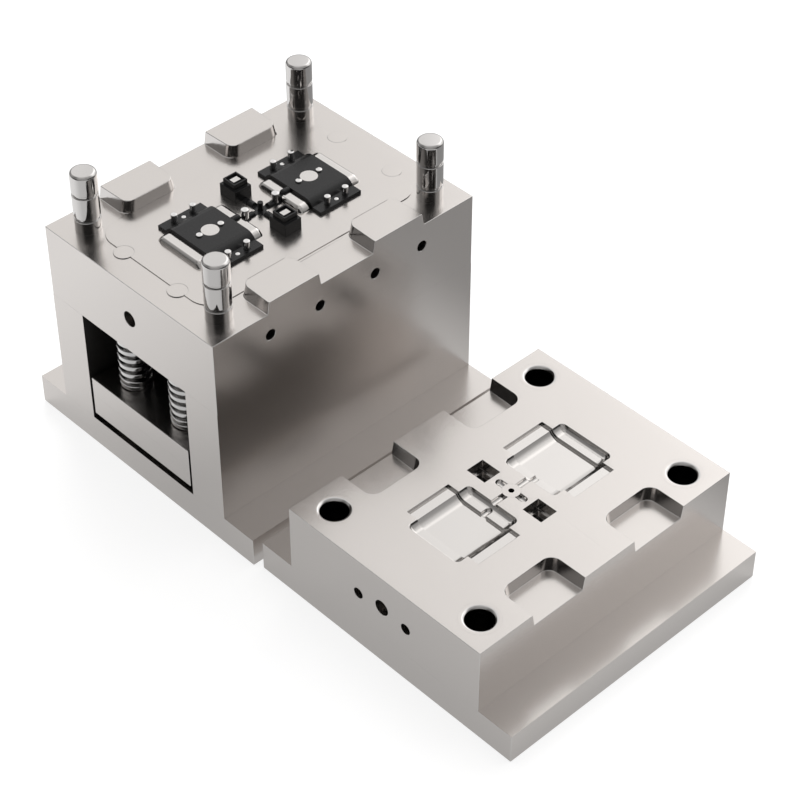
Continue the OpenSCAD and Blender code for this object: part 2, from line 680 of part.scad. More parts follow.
module moulded_runner() color("#2b2a2c") at_core() translate([0, 0, face_z]) difference() {
    union() {
        difference() {
            upper_arms();
            cylinder(r = hub_land + shot_gap, h = 2 * branch_r);
            slab(panel_l, panel_d, -2 * branch_r, 0);
        }
        difference() {
            lower_arms(0);
            slab(panel_l, panel_d, 0, 2 * branch_r);
        }
        gate_backs(0);
        gate_fill();
        bar([0, 0], sprue_r, -slug_depth, sprue_stub);
    }
    for (s = runner_pin_spots) bar(s, runner_pin_r + shot_gap, -2 * branch_r, 2 * branch_r);
}

module top_clamp_plate() color("gainsboro") at_cavity() difference() {
    slab(clamp_w, plate_d, 0, clamp_t);
    bar([0, 0], ring_r, -over, ring_depth);
    bar([0, 0], flange_r + seat_gap, ring_depth - over, ring_depth + flange_t);
    bar([0, 0], bush_r + seat_gap, 0, clamp_t + over);
    for (s = bush_screw_spots) bar(s, bush_screw_r + seat_gap, ring_depth, clamp_t + over);
    for (s = screw_spots) screw_room(s, screw_r, 0, clamp_t + over);
}

module cavity_plate() color("gainsboro") at_cavity() difference() {
    slab(plate_w, plate_d, clamp_t, cavity_top);
    for (s = guide_spots) bush_room([s[0], -s[1]]);
    bush_room([guide_odd_spot[0], -guide_odd_spot[1]]);
    bar([0, 0], bush_r + seat_gap, clamp_t - over, cavity_top + over);
    for (s = bush_screw_spots)
        bar(s, bush_screw_r + seat_gap, clamp_t - over, clamp_t + bush_thread_in + over);
    for (s = screw_spots) bar(s, screw_r + seat_gap, clamp_t - over, clamp_t + thread_in + over);
    for (x = [-cavity_water_x, cavity_water_x]) translate([x, 0, cavity_water_z]) rotate([90, 0, 0])
        cylinder(r = water_r, h = plate_d + 2 * over, center = true);
    translate([0, -plate_d / 2 - over, clamp_t + cavity_plate_t / 2]) rotate([-90, 0, 0])
        cylinder(r = eye_r, h = eye_depth + over);
    turned_over() {
        translate([0, 0, -insert_proud]) each_lock() lock(lock_gap, lock_h + lock_clear);
        for (p = [-panel_y, panel_y]) translate([0, p, 0]) {
            arch(panel_t, panel_d);
            rounded_arch(seat_gap);
            slab(panel_l, panel_d, -over, panel_t);
        }
        for (b = [-box_x, box_x]) translate([b, 0, 0]) {
            slab(box_l, box_d, -over, box_h);
            slab(frame_l, frame_d, 0, box_h + frame_h);
        }
        difference() {
            upper_arms();
            cylinder(r = hub_land, h = 4 * branch_r, center = true);
        }
        gate_backs(0);
    }
}

// room for one guide bush in the cavity plate
module bush_room(spot) {
    bar(spot, guide_r + bush_wall + seat_gap, clamp_t - over, cavity_top + over);
    bar(spot, guide_r + bush_wall + collar_w + seat_gap, clamp_t - over, clamp_t + collar_h);
}

// guide bush with a collar at its foot and a rounded mouth
module guide_bush(spot) translate([spot[0], spot[1], clamp_t]) difference() {
    union() {
        cylinder(r = guide_r + bush_wall, h = cavity_plate_t);
        cylinder(r = guide_r + bush_wall + collar_w, h = collar_h);
    }
    translate([0, 0, -over]) cylinder(r = guide_r + slide_gap, h = cavity_plate_t + 2 * over);
    translate([0, 0, cavity_plate_t - guide_round])
        cylinder(r1 = guide_r + slide_gap, r2 = guide_r + slide_gap + guide_round, h = guide_round + skin);
}

module guide_bushes() color("lightgray") at_cavity() for (s = guide_spots) guide_bush([s[0], -s[1]]);

module offset_guide_bush() color("lightgray") at_cavity()
    guide_bush([guide_odd_spot[0], -guide_odd_spot[1]]);

bush_screw_r = 2;
bush_screw_in = 6;
bush_thread_in = 2;
bush_screw_spots = [[-flange_r + bush_screw_in, 0], [flange_r - bush_screw_in, 0]];
nozzle_r = 15.5;     // ball seat for the machine's nozzle
nozzle_deep = 3;

module sprue_bush() color("silver") at_cavity() difference() {
    union() {
        bar([0, 0], flange_r, ring_depth, ring_depth + flange_t);
        bar([0, 0], bush_r, ring_depth, cavity_top);
    }
    translate([0, 0, ring_depth])
        cylinder(r1 = 0.6 * sprue_r, r2 = sprue_r + shot_gap, h = cavity_top - ring_depth + skin);
    translate([0, 0, ring_depth + nozzle_deep - nozzle_r]) sphere(r = nozzle_r);
    for (s = bush_screw_spots) screw_room(s, bush_screw_r, ring_depth, ring_depth + flange_t + over);
}

module sprue_bush_screws() color("dimgray") at_cavity()
    for (s = bush_screw_spots)
        cap_screw(s, bush_screw_r, ring_depth + head_sink,
                  clamp_t - ring_depth - head_sink - head_h(bush_screw_r) + bush_thread_in);

module cavity_half_screws() color("dimgray") at_cavity()
    for (s = screw_spots)
        cap_screw(s, screw_r, head_sink, clamp_t - head_sink - head_h(screw_r) + thread_in);

bottom_clamp_plate();
spacer_block_left();
spacer_block_right();
core_plate();
core_insert();
core_insert_screws();
core_pins();
guide_pins();
offset_guide_pin();
core_half_screws();
rest_buttons();
ejector_base_plate();
ejector_retainer_plate();
ejector_plate_screws();
return_pins();
return_springs();
ejector_pins();
runner_ejector_pins();
sprue_puller_pin();
moulded_panel_front();
moulded_panel_rear();
moulded_box_left();
moulded_box_right();
moulded_runner();
top_clamp_plate();
cavity_plate();
guide_bushes();
offset_guide_bush();
sprue_bush();
sprue_bush_screws();
cavity_half_screws();
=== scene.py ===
import json
import math
import bmesh
import bpy
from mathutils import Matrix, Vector

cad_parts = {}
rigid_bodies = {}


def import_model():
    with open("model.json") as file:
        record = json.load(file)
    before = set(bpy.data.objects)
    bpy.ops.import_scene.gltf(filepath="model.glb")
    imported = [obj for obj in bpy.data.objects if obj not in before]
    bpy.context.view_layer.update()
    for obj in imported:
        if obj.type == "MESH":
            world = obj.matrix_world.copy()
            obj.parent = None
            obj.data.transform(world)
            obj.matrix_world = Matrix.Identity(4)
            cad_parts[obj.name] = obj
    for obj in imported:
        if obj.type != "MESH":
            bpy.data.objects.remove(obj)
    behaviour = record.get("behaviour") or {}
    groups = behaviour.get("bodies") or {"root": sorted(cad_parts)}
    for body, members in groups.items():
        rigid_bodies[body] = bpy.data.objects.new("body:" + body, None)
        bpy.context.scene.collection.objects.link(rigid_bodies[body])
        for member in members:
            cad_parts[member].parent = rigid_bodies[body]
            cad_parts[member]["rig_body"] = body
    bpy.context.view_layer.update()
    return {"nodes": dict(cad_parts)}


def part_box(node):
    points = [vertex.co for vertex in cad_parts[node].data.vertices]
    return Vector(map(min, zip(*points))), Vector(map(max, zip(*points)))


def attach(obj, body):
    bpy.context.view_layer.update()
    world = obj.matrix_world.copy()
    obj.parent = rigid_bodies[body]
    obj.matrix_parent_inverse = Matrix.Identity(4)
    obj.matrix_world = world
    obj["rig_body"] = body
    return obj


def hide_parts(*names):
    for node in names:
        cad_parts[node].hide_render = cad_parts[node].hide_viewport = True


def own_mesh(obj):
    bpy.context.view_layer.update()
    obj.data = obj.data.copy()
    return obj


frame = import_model()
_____
Your task is to output all of the data above word for word.

**Exercise solution**
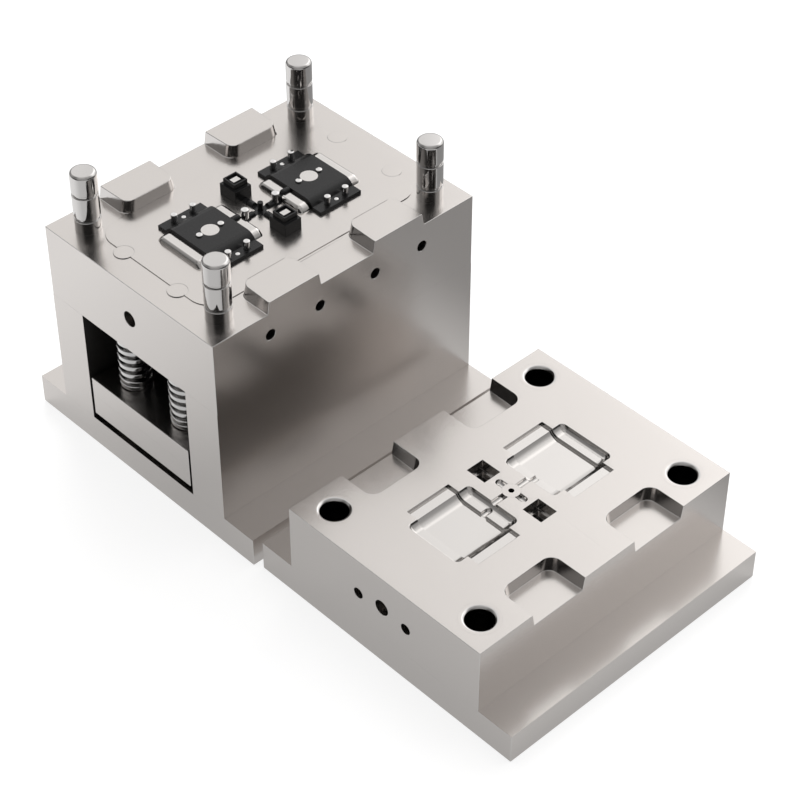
Continue the OpenSCAD and Blender code for this object: part 2, from line 680 of part.scad. More parts follow.
module moulded_runner() color("#2b2a2c") at_core() translate([0, 0, face_z]) difference() {
    union() {
        difference() {
            upper_arms();
            cylinder(r = hub_land + shot_gap, h = 2 * branch_r);
            slab(panel_l, panel_d, -2 * branch_r, 0);
        }
        difference() {
            lower_arms(0);
            slab(panel_l, panel_d, 0, 2 * branch_r);
        }
        gate_backs(0);
        gate_fill();
        bar([0, 0], sprue_r, -slug_depth, sprue_stub);
    }
    for (s = runner_pin_spots) bar(s, runner_pin_r + shot_gap, -2 * branch_r, 2 * branch_r);
}

module top_clamp_plate() color("gainsboro") at_cavity() difference() {
    slab(clamp_w, plate_d, 0, clamp_t);
    bar([0, 0], ring_r, -over, ring_depth);
    bar([0, 0], flange_r + seat_gap, ring_depth - over, ring_depth + flange_t);
    bar([0, 0], bush_r + seat_gap, 0, clamp_t + over);
    for (s = bush_screw_spots) bar(s, bush_screw_r + seat_gap, ring_depth, clamp_t + over);
    for (s = screw_spots) screw_room(s, screw_r, 0, clamp_t + over);
}

module cavity_plate() color("gainsboro") at_cavity() difference() {
    slab(plate_w, plate_d, clamp_t, cavity_top);
    for (s = guide_spots) bush_room([s[0], -s[1]]);
    bush_room([guide_odd_spot[0], -guide_odd_spot[1]]);
    bar([0, 0], bush_r + seat_gap, clamp_t - over, cavity_top + over);
    for (s = bush_screw_spots)
        bar(s, bush_screw_r + seat_gap, clamp_t - over, clamp_t + bush_thread_in + over);
    for (s = screw_spots) bar(s, screw_r + seat_gap, clamp_t - over, clamp_t + thread_in + over);
    for (x = [-cavity_water_x, cavity_water_x]) translate([x, 0, cavity_water_z]) rotate([90, 0, 0])
        cylinder(r = water_r, h = plate_d + 2 * over, center = true);
    translate([0, -plate_d / 2 - over, clamp_t + cavity_plate_t / 2]) rotate([-90, 0, 0])
        cylinder(r = eye_r, h = eye_depth + over);
    turned_over() {
        translate([0, 0, -insert_proud]) each_lock() lock(lock_gap, lock_h + lock_clear);
        for (p = [-panel_y, panel_y]) translate([0, p, 0]) {
            arch(panel_t, panel_d);
            rounded_arch(seat_gap);
            slab(panel_l, panel_d, -over, panel_t);
        }
        for (b = [-box_x, box_x]) translate([b, 0, 0]) {
            slab(box_l, box_d, -over, box_h);
            slab(frame_l, frame_d, 0, box_h + frame_h);
        }
        difference() {
            upper_arms();
            cylinder(r = hub_land, h = 4 * branch_r, center = true);
        }
        gate_backs(0);
    }
}

// room for one guide bush in the cavity plate
module bush_room(spot) {
    bar(spot, guide_r + bush_wall + seat_gap, clamp_t - over, cavity_top + over);
    bar(spot, guide_r + bush_wall + collar_w + seat_gap, clamp_t - over, clamp_t + collar_h);
}

// guide bush with a collar at its foot and a rounded mouth
module guide_bush(spot) translate([spot[0], spot[1], clamp_t]) difference() {
    union() {
        cylinder(r = guide_r + bush_wall, h = cavity_plate_t);
        cylinder(r = guide_r + bush_wall + collar_w, h = collar_h);
    }
    translate([0, 0, -over]) cylinder(r = guide_r + slide_gap, h = cavity_plate_t + 2 * over);
    translate([0, 0, cavity_plate_t - guide_round])
        cylinder(r1 = guide_r + slide_gap, r2 = guide_r + slide_gap + guide_round, h = guide_round + skin);
}

module guide_bushes() color("lightgray") at_cavity() for (s = guide_spots) guide_bush([s[0], -s[1]]);

module offset_guide_bush() color("lightgray") at_cavity()
    guide_bush([guide_odd_spot[0], -guide_odd_spot[1]]);

bush_screw_r = 2;
bush_screw_in = 6;
bush_thread_in = 2;
bush_screw_spots = [[-flange_r + bush_screw_in, 0], [flange_r - bush_screw_in, 0]];
nozzle_r = 15.5;     // ball seat for the machine's nozzle
nozzle_deep = 3;

module sprue_bush() color("silver") at_cavity() difference() {
    union() {
        bar([0, 0], flange_r, ring_depth, ring_depth + flange_t);
        bar([0, 0], bush_r, ring_depth, cavity_top);
    }
    translate([0, 0, ring_depth])
        cylinder(r1 = 0.6 * sprue_r, r2 = sprue_r + shot_gap, h = cavity_top - ring_depth + skin);
    translate([0, 0, ring_depth + nozzle_deep - nozzle_r]) sphere(r = nozzle_r);
    for (s = bush_screw_spots) screw_room(s, bush_screw_r, ring_depth, ring_depth + flange_t + over);
}

module sprue_bush_screws() color("dimgray") at_cavity()
    for (s = bush_screw_spots)
        cap_screw(s, bush_screw_r, ring_depth + head_sink,
                  clamp_t - ring_depth - head_sink - head_h(bush_screw_r) + bush_thread_in);

module cavity_half_screws() color("dimgray") at_cavity()
    for (s = screw_spots)
        cap_screw(s, screw_r, head_sink, clamp_t - head_sink - head_h(screw_r) + thread_in);

bottom_clamp_plate();
spacer_block_left();
spacer_block_right();
core_plate();
core_insert();
core_insert_screws();
core_pins();
guide_pins();
offset_guide_pin();
core_half_screws();
rest_buttons();
ejector_base_plate();
ejector_retainer_plate();
ejector_plate_screws();
return_pins();
return_springs();
ejector_pins();
runner_ejector_pins();
sprue_puller_pin();
moulded_panel_front();
moulded_panel_rear();
moulded_box_left();
moulded_box_right();
moulded_runner();
top_clamp_plate();
cavity_plate();
guide_bushes();
offset_guide_bush();
sprue_bush();
sprue_bush_screws();
cavity_half_screws();
=== scene.py ===
import json
import math
import bmesh
import bpy
from mathutils import Matrix, Vector

cad_parts = {}
rigid_bodies = {}


def import_model():
    with open("model.json") as file:
        record = json.load(file)
    before = set(bpy.data.objects)
    bpy.ops.import_scene.gltf(filepath="model.glb")
    imported = [obj for obj in bpy.data.objects if obj not in before]
    bpy.context.view_layer.update()
    for obj in imported:
        if obj.type == "MESH":
            world = obj.matrix_world.copy()
            obj.parent = None
            obj.data.transform(world)
            obj.matrix_world = Matrix.Identity(4)
            cad_parts[obj.name] = obj
    for obj in imported:
        if obj.type != "MESH":
            bpy.data.objects.remove(obj)
    behaviour = record.get("behaviour") or {}
    groups = behaviour.get("bodies") or {"root": sorted(cad_parts)}
    for body, members in groups.items():
        rigid_bodies[body] = bpy.data.objects.new("body:" + body, None)
        bpy.context.scene.collection.objects.link(rigid_bodies[body])
        for member in members:
            cad_parts[member].parent = rigid_bodies[body]
            cad_parts[member]["rig_body"] = body
    bpy.context.view_layer.update()
    return {"nodes": dict(cad_parts)}


def part_box(node):
    points = [vertex.co for vertex in cad_parts[node].data.vertices]
    return Vector(map(min, zip(*points))), Vector(map(max, zip(*points)))


def attach(obj, body):
    bpy.context.view_layer.update()
    world = obj.matrix_world.copy()
    obj.parent = rigid_bodies[body]
    obj.matrix_parent_inverse = Matrix.Identity(4)
    obj.matrix_world = world
    obj["rig_body"] = body
    return obj


def hide_parts(*names):
    for node in names:
        cad_parts[node].hide_render = cad_parts[node].hide_viewport = True


def own_mesh(obj):
    bpy.context.view_layer.update()
    obj.data = obj.data.copy()
    return obj


frame = import_model()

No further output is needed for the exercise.